* _THE PROBLEM_:
Scan the lines below for the string "scene" and copy every one that has it.

* _SUPPLIED INFORMATION_:
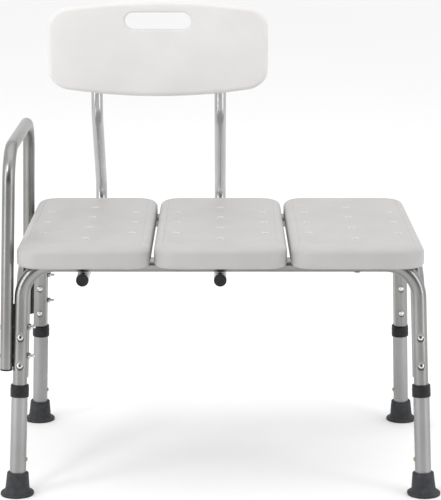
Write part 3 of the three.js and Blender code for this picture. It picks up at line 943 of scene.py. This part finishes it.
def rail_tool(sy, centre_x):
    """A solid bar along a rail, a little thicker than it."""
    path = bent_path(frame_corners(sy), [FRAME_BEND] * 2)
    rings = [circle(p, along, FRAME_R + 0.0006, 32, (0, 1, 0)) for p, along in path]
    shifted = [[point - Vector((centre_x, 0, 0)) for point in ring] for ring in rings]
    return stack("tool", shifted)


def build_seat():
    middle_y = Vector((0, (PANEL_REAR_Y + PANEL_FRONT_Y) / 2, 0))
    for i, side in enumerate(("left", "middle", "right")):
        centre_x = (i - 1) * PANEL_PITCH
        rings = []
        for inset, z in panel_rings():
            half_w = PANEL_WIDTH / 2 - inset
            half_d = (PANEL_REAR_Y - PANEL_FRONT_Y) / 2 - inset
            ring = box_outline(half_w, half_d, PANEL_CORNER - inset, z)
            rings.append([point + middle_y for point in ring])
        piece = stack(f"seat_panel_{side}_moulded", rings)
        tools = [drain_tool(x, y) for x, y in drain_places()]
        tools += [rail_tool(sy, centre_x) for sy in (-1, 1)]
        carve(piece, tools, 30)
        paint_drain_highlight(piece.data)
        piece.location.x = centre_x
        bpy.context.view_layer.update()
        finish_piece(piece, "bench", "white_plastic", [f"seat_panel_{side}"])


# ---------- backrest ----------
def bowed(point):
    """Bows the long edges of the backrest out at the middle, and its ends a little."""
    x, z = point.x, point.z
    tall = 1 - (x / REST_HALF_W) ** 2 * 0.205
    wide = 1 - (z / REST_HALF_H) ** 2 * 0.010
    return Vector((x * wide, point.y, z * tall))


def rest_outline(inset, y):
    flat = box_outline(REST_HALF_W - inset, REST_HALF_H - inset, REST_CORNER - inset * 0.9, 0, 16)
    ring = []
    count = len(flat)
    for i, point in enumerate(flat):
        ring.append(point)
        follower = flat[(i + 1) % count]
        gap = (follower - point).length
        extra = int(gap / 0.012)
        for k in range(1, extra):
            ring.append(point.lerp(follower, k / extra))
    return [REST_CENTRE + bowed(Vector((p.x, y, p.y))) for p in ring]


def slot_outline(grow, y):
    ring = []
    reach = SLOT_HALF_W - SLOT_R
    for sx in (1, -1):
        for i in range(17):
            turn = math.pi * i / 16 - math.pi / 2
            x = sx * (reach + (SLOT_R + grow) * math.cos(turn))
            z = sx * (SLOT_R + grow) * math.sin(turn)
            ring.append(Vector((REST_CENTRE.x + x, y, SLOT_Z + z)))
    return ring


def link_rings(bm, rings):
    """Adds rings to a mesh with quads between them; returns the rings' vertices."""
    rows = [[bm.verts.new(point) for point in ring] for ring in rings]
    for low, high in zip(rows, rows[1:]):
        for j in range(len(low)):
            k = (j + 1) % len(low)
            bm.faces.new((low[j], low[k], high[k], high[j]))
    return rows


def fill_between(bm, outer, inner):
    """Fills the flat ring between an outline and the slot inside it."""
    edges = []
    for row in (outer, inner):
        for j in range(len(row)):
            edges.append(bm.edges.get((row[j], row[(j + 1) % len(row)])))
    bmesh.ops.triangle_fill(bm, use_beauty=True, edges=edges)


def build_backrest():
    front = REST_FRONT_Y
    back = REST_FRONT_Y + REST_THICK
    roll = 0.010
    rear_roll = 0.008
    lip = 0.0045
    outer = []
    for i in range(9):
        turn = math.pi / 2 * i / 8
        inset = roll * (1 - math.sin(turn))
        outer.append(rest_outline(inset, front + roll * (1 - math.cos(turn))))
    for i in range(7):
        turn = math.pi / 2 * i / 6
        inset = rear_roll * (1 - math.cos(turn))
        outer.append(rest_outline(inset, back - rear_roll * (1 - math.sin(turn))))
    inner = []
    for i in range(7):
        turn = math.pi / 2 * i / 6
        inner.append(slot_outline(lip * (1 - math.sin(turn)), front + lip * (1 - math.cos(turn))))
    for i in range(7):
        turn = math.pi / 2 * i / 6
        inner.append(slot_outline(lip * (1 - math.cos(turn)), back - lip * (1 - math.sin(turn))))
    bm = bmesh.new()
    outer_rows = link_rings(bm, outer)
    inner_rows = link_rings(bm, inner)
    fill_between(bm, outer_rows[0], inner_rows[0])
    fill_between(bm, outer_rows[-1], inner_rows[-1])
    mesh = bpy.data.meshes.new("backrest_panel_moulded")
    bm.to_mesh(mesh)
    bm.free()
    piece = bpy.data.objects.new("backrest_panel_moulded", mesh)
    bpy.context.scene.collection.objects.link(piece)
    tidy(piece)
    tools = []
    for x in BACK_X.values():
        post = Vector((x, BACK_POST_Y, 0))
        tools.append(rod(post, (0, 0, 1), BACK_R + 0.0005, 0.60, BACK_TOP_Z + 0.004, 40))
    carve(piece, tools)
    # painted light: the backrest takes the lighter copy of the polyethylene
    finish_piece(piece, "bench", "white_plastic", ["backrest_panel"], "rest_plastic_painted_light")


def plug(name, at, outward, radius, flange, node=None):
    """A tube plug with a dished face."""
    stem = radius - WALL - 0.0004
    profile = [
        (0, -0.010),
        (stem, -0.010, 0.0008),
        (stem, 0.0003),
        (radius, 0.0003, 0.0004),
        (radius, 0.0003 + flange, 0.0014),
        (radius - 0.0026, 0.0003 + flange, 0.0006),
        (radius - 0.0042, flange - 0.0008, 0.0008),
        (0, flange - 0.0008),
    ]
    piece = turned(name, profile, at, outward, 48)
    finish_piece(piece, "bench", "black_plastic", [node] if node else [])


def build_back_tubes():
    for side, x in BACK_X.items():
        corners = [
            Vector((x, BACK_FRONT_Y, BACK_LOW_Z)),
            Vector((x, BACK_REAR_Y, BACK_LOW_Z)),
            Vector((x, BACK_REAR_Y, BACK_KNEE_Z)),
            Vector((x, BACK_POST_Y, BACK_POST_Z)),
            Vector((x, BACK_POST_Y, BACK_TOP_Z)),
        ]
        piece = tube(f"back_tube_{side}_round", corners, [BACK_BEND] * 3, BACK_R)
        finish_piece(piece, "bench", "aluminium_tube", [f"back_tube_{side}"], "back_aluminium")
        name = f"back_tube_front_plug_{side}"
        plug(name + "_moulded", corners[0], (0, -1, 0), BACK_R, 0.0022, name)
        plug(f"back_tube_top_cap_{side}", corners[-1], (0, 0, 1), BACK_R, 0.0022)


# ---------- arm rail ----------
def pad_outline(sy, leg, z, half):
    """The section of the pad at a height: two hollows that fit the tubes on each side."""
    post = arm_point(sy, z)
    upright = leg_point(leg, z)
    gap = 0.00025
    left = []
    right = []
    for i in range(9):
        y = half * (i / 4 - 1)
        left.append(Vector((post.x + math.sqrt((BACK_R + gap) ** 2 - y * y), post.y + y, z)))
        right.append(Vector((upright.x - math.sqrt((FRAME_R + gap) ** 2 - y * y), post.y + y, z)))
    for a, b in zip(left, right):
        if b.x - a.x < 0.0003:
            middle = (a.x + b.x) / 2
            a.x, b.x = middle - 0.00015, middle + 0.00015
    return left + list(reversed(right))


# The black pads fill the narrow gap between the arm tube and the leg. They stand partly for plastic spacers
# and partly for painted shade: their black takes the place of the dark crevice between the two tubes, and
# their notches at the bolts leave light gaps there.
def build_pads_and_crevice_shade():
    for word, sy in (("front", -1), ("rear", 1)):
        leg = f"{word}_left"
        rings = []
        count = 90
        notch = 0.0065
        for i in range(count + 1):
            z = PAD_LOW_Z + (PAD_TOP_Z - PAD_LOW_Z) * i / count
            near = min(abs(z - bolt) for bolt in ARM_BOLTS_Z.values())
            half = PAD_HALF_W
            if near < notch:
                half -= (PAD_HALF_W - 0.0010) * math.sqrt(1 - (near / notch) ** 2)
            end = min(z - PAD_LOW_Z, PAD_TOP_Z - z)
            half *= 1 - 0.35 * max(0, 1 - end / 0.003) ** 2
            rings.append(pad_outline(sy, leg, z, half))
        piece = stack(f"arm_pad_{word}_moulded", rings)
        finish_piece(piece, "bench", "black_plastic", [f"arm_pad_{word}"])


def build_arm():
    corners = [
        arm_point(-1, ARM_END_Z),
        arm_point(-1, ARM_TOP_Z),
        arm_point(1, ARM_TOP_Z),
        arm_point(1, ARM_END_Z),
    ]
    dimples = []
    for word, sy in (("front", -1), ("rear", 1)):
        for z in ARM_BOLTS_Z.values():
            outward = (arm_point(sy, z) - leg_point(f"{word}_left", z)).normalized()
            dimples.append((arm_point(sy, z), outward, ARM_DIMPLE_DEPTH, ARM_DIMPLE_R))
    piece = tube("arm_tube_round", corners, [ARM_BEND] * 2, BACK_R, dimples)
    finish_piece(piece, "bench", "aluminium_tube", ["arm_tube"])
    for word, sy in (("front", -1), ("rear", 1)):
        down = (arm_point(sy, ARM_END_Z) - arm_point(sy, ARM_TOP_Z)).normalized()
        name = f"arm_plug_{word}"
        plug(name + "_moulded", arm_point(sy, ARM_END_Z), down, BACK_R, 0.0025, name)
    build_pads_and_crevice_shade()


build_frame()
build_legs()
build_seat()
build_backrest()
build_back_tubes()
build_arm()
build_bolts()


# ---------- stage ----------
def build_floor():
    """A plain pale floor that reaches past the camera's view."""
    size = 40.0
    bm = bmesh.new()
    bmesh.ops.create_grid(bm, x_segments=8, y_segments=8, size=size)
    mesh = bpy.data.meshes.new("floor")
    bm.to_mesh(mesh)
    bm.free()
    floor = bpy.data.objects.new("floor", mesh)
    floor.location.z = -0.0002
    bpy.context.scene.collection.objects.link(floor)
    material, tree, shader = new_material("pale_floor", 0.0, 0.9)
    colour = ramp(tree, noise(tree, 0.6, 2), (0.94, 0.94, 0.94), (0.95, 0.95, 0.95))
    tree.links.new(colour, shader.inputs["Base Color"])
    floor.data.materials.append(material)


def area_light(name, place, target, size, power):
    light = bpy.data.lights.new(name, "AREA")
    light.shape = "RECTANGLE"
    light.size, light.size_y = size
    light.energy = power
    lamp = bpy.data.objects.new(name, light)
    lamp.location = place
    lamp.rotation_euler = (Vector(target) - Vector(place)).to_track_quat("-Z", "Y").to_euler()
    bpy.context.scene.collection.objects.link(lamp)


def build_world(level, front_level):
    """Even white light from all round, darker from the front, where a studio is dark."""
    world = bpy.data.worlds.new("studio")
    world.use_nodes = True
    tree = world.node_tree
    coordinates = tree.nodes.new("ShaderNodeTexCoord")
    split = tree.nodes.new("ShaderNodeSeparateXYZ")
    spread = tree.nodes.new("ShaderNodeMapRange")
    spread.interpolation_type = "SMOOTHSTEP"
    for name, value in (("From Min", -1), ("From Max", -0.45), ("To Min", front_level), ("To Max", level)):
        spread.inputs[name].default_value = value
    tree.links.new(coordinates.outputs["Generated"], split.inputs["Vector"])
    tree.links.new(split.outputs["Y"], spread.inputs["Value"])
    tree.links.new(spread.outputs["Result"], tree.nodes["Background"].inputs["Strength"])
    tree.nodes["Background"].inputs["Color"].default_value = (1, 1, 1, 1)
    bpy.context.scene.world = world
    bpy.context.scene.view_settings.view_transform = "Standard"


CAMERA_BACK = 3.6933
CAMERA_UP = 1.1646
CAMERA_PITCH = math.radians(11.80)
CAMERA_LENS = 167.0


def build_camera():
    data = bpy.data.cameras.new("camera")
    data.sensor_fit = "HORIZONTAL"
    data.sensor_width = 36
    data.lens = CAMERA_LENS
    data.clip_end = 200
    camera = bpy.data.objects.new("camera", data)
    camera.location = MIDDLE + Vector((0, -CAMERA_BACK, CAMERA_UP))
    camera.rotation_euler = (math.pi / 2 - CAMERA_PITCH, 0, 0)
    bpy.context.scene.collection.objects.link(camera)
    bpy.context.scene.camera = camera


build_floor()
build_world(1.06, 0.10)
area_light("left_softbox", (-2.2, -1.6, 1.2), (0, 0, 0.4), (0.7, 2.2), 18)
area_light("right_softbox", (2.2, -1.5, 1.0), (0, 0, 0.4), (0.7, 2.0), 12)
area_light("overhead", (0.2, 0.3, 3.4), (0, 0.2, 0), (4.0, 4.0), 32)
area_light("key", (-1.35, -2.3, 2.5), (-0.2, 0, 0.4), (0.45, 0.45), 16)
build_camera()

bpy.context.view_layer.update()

* _RESPONSE TO THIS TASK_:
Write part 3 of the three.js and Blender code for this picture. It picks up at line 943 of scene.py. This part finishes it.
    bpy.context.scene.collection.objects.link(piece)
    bpy.context.scene.collection.objects.link(floor)
    bpy.context.scene.collection.objects.link(lamp)
    bpy.context.scene.world = world
    bpy.context.scene.view_settings.view_transform = "Standard"
    bpy.context.scene.collection.objects.link(camera)
    bpy.context.scene.camera = camera